Le secteur de l’immobilier est cyclique avec des hauts et des bas. Actuellement, le secteur est en pleine mutation. Certains appellent cela une crise, je dirais plutôt qu’il s’agit d’une restructuration et d’une professionnalisation du secteur.
Par ailleurs, l’immobilier s’est financiarisé par l’arrivée de nouveaux acteurs provenant d’institutions financières (fonds d’investissement, foncière) qui utilisent des indicateurs financiers plus pertinents auxquels les promoteurs n’étaient pas habitués (TRI et marge). Ceci a permis de tirer le secteur de l’immobilier vers le haut avec l’apparition de nouveaux métiers (Facility manager, Property management, Asset management, brokers). C’est dans ce cadre que nous avons monté un pôle dédié pour la gestion d’actifs immobiliers.
F.N.H. : Quelles sont les perspectives du marché immobilier en 2018 ?
Y. M. : Au regard des chiffres 2017, nous avons constaté à Mohammedia une tendance positive qui devrait se confirmer en 2018 dans le secteur de l’immobilier moyen et haut standing. De par la croissance économique de certaines villes (Tanger, Kénitra, El Jadida) et grâce au lancement de grands projets structurants, le marché de l’immobilier en 2018 devrait progresser dans ces localités.

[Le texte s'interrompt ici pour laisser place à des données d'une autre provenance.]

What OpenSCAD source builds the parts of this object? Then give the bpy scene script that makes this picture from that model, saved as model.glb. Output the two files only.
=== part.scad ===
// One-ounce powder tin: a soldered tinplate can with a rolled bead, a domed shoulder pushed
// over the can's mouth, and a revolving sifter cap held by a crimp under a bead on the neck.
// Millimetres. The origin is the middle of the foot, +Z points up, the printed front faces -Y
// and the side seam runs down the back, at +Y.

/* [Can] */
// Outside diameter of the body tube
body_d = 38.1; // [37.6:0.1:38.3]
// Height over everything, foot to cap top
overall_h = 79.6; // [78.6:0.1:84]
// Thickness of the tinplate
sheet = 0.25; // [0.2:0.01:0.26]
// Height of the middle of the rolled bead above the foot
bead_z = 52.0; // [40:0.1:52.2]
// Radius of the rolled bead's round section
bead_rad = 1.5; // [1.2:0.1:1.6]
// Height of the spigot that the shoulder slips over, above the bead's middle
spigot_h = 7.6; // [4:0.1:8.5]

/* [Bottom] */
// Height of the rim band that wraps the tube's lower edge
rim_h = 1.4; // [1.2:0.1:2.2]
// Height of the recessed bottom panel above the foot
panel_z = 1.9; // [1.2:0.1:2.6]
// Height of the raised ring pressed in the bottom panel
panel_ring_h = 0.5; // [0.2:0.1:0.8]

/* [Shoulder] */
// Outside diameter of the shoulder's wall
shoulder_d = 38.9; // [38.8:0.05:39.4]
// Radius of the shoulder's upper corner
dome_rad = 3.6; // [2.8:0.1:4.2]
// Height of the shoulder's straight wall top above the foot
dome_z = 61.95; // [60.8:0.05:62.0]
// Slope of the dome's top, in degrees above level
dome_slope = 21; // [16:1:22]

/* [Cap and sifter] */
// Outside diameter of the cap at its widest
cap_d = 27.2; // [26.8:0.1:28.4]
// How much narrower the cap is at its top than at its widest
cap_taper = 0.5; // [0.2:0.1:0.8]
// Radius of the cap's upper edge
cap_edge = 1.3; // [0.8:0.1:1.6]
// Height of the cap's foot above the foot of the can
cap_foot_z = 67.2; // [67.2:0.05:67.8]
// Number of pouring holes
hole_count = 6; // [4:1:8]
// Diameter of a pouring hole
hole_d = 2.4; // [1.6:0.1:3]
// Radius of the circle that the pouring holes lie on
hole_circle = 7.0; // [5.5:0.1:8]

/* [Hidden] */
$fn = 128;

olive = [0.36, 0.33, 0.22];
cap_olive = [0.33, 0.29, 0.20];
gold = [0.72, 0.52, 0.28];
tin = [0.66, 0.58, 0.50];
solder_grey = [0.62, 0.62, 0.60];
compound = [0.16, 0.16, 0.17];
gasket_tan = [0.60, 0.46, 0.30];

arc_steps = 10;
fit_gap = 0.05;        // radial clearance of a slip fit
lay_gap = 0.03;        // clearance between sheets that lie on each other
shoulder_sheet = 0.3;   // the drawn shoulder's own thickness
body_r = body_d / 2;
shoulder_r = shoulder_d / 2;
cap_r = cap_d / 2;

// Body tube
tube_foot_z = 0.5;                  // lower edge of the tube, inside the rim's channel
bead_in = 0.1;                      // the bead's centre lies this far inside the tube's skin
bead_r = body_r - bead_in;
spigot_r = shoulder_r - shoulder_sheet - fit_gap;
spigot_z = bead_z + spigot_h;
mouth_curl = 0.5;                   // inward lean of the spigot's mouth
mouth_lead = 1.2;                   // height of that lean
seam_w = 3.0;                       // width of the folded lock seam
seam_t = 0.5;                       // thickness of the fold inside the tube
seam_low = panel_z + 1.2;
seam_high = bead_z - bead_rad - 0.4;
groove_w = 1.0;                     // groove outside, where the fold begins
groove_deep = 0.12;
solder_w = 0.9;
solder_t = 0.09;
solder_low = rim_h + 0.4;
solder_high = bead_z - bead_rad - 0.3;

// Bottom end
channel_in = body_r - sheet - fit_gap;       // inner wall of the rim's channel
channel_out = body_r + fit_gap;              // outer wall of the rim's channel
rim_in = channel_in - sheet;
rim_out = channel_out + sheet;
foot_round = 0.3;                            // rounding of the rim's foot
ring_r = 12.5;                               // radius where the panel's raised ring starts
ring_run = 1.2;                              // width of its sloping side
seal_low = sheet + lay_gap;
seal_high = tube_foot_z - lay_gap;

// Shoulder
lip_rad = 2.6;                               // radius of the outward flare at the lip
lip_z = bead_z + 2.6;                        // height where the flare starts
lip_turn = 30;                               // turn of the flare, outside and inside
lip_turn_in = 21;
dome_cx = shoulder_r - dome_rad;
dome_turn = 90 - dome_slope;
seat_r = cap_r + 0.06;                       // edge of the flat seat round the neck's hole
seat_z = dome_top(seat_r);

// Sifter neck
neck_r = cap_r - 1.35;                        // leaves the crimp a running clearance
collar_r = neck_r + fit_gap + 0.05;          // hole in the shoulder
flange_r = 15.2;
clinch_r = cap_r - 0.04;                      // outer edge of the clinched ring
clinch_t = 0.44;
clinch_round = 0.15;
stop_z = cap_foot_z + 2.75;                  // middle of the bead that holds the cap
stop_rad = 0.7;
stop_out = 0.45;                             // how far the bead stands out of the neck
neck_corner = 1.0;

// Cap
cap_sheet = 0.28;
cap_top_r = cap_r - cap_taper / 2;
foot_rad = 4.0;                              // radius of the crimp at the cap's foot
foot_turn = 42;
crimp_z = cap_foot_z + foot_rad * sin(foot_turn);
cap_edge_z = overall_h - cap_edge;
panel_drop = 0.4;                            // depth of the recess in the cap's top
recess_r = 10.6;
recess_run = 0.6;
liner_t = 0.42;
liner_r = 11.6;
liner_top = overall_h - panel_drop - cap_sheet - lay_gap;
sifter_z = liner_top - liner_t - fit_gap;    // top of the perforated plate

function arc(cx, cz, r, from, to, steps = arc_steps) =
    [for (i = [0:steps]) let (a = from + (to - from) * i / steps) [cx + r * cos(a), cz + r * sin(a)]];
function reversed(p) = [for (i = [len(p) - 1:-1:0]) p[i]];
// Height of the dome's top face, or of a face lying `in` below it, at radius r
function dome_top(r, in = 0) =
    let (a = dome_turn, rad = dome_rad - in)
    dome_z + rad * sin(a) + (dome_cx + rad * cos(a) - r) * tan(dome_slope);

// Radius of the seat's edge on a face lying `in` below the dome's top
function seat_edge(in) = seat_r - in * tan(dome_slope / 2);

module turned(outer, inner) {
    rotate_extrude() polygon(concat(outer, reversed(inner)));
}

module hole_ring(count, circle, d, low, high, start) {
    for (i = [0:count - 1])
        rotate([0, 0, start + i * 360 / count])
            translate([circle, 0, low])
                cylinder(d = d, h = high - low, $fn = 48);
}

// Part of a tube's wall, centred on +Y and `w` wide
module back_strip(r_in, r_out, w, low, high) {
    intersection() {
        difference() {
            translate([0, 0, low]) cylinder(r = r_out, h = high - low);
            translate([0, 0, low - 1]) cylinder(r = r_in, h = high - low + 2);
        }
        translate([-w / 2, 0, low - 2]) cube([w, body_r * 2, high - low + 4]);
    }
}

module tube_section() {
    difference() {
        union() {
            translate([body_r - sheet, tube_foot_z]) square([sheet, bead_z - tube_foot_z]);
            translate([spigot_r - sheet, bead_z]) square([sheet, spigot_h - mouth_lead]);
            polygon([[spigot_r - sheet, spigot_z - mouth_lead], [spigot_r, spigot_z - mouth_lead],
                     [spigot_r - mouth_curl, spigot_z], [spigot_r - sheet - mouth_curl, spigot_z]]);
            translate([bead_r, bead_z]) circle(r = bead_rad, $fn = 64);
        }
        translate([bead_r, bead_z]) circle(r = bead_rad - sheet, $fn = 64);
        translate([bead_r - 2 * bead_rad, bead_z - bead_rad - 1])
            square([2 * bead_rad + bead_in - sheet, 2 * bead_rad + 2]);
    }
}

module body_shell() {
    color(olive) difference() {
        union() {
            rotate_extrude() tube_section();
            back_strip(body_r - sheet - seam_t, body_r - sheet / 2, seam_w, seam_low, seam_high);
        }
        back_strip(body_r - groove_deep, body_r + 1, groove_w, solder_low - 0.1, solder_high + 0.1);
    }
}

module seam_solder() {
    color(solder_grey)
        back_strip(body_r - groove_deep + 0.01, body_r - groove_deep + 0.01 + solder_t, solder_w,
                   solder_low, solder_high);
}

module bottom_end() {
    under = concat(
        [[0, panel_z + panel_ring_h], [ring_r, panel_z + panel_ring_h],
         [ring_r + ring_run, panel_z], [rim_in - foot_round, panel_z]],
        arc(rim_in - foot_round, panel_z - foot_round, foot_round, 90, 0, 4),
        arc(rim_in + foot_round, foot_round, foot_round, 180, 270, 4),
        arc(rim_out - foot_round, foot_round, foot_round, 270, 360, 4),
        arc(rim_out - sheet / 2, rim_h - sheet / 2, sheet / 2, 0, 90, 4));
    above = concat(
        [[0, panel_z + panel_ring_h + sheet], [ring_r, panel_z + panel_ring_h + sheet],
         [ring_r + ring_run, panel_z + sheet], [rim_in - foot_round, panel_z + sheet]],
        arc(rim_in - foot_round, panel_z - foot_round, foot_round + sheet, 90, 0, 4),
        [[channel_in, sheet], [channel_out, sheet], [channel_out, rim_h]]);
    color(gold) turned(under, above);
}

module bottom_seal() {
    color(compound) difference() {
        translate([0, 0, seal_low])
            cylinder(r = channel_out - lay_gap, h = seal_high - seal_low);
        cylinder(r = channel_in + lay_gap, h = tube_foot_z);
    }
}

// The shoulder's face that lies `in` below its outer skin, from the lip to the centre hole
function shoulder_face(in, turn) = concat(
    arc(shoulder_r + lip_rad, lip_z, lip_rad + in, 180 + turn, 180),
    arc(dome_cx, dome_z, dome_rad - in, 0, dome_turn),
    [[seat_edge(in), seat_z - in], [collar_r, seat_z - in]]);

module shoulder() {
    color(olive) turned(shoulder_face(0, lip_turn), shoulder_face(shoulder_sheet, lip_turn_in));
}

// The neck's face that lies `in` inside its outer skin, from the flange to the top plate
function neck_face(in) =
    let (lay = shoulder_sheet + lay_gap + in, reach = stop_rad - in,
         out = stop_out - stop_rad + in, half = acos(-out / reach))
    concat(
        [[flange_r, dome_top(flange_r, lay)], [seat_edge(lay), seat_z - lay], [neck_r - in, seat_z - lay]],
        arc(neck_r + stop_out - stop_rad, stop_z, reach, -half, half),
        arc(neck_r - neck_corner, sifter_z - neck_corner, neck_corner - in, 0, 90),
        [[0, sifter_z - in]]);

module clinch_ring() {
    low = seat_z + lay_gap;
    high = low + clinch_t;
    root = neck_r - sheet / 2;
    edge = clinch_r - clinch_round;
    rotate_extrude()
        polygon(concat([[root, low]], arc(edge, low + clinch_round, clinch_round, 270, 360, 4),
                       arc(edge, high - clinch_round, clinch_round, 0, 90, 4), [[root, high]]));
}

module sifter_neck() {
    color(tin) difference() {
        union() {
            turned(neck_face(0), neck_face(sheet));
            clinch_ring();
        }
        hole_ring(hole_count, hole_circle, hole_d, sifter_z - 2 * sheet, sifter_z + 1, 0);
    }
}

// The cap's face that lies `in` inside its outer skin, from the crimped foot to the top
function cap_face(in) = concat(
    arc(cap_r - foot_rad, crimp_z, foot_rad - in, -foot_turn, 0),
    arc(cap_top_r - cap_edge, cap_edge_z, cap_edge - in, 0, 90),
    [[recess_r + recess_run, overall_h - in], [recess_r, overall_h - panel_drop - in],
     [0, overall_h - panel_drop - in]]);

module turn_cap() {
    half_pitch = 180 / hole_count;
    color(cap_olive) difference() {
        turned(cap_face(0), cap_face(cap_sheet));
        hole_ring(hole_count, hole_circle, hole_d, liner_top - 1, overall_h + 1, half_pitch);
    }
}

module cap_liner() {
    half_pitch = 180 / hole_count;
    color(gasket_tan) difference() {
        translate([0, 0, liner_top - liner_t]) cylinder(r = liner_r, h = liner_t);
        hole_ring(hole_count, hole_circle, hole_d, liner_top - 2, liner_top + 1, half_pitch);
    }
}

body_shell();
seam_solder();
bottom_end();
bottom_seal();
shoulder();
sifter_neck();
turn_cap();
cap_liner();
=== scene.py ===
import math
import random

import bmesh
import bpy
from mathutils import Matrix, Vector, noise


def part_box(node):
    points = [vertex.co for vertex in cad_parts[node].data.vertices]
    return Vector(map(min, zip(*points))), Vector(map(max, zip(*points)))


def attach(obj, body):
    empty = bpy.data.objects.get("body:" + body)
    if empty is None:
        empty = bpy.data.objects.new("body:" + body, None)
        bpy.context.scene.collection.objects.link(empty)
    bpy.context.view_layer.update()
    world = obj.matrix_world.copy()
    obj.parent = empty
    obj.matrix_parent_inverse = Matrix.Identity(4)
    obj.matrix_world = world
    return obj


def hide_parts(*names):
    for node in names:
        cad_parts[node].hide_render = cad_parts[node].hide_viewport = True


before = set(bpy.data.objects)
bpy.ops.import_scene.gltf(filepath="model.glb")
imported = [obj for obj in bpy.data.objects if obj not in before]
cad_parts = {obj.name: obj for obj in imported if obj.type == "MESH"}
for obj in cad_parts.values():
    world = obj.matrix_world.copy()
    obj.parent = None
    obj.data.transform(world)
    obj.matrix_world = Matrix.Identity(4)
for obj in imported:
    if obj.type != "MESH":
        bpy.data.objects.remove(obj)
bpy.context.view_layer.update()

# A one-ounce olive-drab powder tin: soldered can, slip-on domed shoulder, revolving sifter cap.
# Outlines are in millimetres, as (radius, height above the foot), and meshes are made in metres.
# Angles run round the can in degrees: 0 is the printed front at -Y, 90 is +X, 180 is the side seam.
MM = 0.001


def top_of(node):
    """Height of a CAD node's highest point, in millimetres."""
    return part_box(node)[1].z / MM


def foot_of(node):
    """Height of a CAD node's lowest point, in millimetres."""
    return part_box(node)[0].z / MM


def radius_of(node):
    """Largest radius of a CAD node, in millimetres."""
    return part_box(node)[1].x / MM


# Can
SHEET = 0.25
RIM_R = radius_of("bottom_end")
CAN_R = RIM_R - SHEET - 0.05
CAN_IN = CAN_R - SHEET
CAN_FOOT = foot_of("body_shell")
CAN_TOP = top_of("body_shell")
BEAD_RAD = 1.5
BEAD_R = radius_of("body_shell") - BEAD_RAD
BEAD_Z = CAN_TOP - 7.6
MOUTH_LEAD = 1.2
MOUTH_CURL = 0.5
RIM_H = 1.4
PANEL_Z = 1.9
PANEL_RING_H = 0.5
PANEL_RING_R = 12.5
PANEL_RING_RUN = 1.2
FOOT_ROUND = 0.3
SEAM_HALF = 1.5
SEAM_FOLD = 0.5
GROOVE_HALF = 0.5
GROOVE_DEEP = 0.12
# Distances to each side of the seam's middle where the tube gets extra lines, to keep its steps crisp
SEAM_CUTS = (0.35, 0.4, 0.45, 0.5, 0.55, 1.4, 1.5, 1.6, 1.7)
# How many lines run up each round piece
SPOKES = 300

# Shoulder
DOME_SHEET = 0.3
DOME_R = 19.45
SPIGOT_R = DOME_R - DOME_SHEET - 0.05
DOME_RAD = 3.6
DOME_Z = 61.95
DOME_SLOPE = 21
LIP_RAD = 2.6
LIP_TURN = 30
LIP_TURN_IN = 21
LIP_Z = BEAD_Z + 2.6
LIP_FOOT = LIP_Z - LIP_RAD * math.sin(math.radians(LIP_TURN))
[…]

A Casablanca, nous constatons ces dernières années une migration du centre- ville vers la périphérie, sur des zones plus sécurisées et plus proches de la nature. Ce qui a pour conséquence de créer une offre de logement de seconde main et une rotation des populations cibles. Pour accompagner cette dynamique, de grands projets d’infrastructures ont été réalisés et d’autres sont en cours (tramway, ponts, trémies, élargissement des voies, etc.). Par manque de foncier viable en ville et par opportunisme, les grands promoteurs ont investi les périphéries de ville en y créant de nouvelles destinations, devenant ainsi des aménageurs avec toutes les contraintes que cela comporte. Au vu des difficultés rencontrées, cela sera moins vrai en 2018 et dans les prochaines années, nous aurons des aménageurs qui viabiliseront du foncier pour les promoteurs, comme cela a été le cas pour l’aéroport d’Anfa et Zenata.
F.N.H. : Comment se positionne le groupe Mfadel dans le secteur. Peuton avoir un aperçu sur l’historique du groupe ?
Y. M. : Le groupe existe depuis plus de 35 ans dans le secteur immobilier et BTP, avec une vingtaine de projets notamment au Nord (Tétouan, Mdiq, Cabo Negro) et dans le Grand Casablanca.
Nous avons commencé dans les années 80 à Casablanca par des projets de maisons marocaines, et ensuite des résidences en copropriété.
Au début des années 90, le président Haj Mfadel a décidé d’aller, contre toute attente, à Mohammedia, pour lancer des résidences dans les quartiers Wafa et Alia.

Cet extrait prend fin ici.